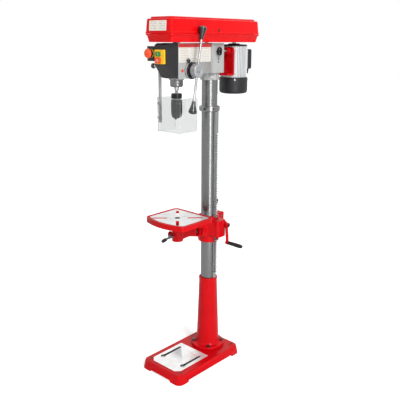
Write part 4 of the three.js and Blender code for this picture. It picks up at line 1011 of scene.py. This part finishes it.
for number, y in enumerate((-220, 150)):
    knuckle = bar("y", 3.2, y - 22, y + 22, -COVER_HALF - 1.2, SPLIT, 32)
    finish(knuckle, f"hinge_pin_{number + 1}", ZINC_STEEL, "stand", "steel", edge=0.4)


# Drive: three step pulleys in cast aluminium and two belts, under the cover.
# The front one turns the spindle, the middle one is an idler on a pin, and the rear one is on the motor.
PULLEY_BASE, PULLEY_STEP, MOTOR_Y = 1535, 20, 167
PULLEYS = {"spindle": [34, 44, 54], "idler": [56, 46, 36], "motor": [54, 44, 34]}
PULLEY_METAL = turned_metal("turned aluminium", (0.56, 0.57, 0.58), 0.3, 600)


def step_pulley(radii, y, bore, hub=None):
    points = []
    for k, radius in enumerate(radii):
        z = PULLEY_BASE + k * PULLEY_STEP
        points += [(radius, z), (radius, z + 4.6), (radius - 6, z + 6.4), (radius - 6, z + 12.6),
                   (radius, z + 14.4), (radius, z + PULLEY_STEP)]
    end = PULLEY_BASE + len(radii) * PULLEY_STEP
    start = [(bore, PULLEY_BASE)] if not hub else [(bore, hub[1]), (hub[0], hub[1]), (hub[0], PULLEY_BASE)]
    return turned("z", points + [(radii[-1], end), (bore, end)] + start, 0, y, soft=0.7)


finish(step_pulley(PULLEYS["spindle"], SPINDLE_Y, 10.5, (15, 1503)), "front_step_pulley", PULLEY_METAL,
       "front_pulley", "aluminium", ["spindle_pulley"])
finish(step_pulley(PULLEYS["idler"], IDLER_Y, 8.2), "middle_step_pulley", PULLEY_METAL, "middle_pulley",
       "aluminium", ["idler_pulley"])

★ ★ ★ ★

→ **What is needed**: Return all of the data exactly as it reads.

→ **Solution to this problem**:
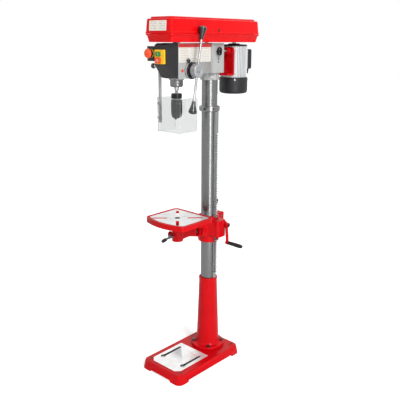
Write part 4 of the three.js and Blender code for this picture. It picks up at line 1011 of scene.py. This part finishes it.
for number, y in enumerate((-220, 150)):
    knuckle = bar("y", 3.2, y - 22, y + 22, -COVER_HALF - 1.2, SPLIT, 32)
    finish(knuckle, f"hinge_pin_{number + 1}", ZINC_STEEL, "stand", "steel", edge=0.4)


# Drive: three step pulleys in cast aluminium and two belts, under the cover.
# The front one turns the spindle, the middle one is an idler on a pin, and the rear one is on the motor.
PULLEY_BASE, PULLEY_STEP, MOTOR_Y = 1535, 20, 167
PULLEYS = {"spindle": [34, 44, 54], "idler": [56, 46, 36], "motor": [54, 44, 34]}
PULLEY_METAL = turned_metal("turned aluminium", (0.56, 0.57, 0.58), 0.3, 600)


def step_pulley(radii, y, bore, hub=None):
    points = []
    for k, radius in enumerate(radii):
        z = PULLEY_BASE + k * PULLEY_STEP
        points += [(radius, z), (radius, z + 4.6), (radius - 6, z + 6.4), (radius - 6, z + 12.6),
                   (radius, z + 14.4), (radius, z + PULLEY_STEP)]
    end = PULLEY_BASE + len(radii) * PULLEY_STEP
    start = [(bore, PULLEY_BASE)] if not hub else [(bore, hub[1]), (hub[0], hub[1]), (hub[0], PULLEY_BASE)]
    return turned("z", points + [(radii[-1], end), (bore, end)] + start, 0, y, soft=0.7)


finish(step_pulley(PULLEYS["spindle"], SPINDLE_Y, 10.5, (15, 1503)), "front_step_pulley", PULLEY_METAL,
       "front_pulley", "aluminium", ["spindle_pulley"])
finish(step_pulley(PULLEYS["idler"], IDLER_Y, 8.2), "middle_step_pulley", PULLEY_METAL, "middle_pulley",
       "aluminium", ["idler_pulley"])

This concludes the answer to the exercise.